HC Deb 09 June 1976 vol 912 cc1410-2
2. Mr. Robin F. Cook

asked the Secretary of State for Scotland if he will make a statement on the progress of his consultations on agricultural tied cottages.

The Under-Secretary of State for Scotland (Mr. Hugh D. Brown)

Discussions are continuing with interested parties. Some of them have still to let me have their observations.

Mr. Cook

Is my hon. Friend aware that on Saturday there was a meeting of the Scottish committee of the farm-workers' section of the Transport and General Workers' Union which appears to have decided in favour of a licensing system combined with a statutory obligation on local authorities? Does he accept that this important change in the attitude of the main union representing farm workers in Scotland underlines the case for specific Scottish legislation on this issue? Will he say what consultations he is having on tied accommodation outside agriculture?

Mr. Brown

If I may take the last point first, to extend any investigation of this subject into the possibility of legislation covering tied accommodation generally—and there is something to be said for that—would considerably extend the period of consultation. I am aware that the meeting to which my hon. Friend referred took place on Saturday. I share the concern of the TGWU on this subject. There is agreement on the need to protect those who are most vulnerable, such as the sick, the disabled, the aged and the widowed. I have made that clear to all interested parties.

Mr. Fairgrieve

Will the hon. Gentleman welcome this example of Scottish industrial democracy, where both sides of industry in Scotland agree that the tied cottage system should remain and is no danger to Scotland—an attitude far different from that taken in England?

Mr.

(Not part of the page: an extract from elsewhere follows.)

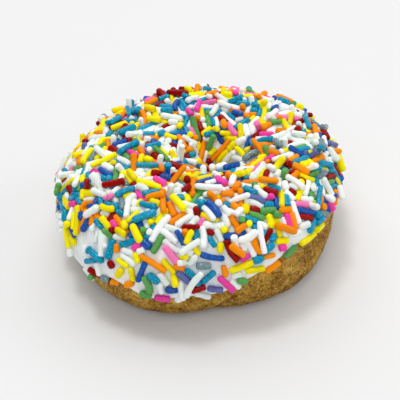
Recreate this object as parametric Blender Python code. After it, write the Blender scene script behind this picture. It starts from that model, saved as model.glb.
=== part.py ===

Brown

That is a rather naïve approach to this question which does not do it justice. I have made it clear to the farmers' union, separately, and only last month in the presence of the TGWU, that we shall fulfil this commitment. I seek the co-operation of both sides, landlords and workers, in doing something about a problem that should have been tackled years ago.

Mr. Robert Hughes

Does my hon. Friend accept that whilst there must always be a case for "on-the-job" housing, which is what tied cottages are, there is no case for that accommodation being used as a lever both to depress farm workers' wages and to act as a form of discipline in terms of their conditions?

Mr. Brown

I quite agree. One of the serious questions facing the industry is the financial implications of total abolition. I take the view that so long as farm workers are among the lowest paid workers in Scotland we need to be concerned about them.

Mr. Corrie

Does the hon. Gentleman accept that what is required is for local authorities to make houses available for agricultural workers coming off the land when they are ill, when they want to leave the industry, or are retiring? Would not that solve a lot of problems?

Mr. Brown

The farmers are well represented here today. We are taking one of the special Scottish considerations into account here, namely, the reorganisation of local government and the commitments of housing authorities. It is because of that that I want time to ensure that there will be adequate housing provision in the remoter areas.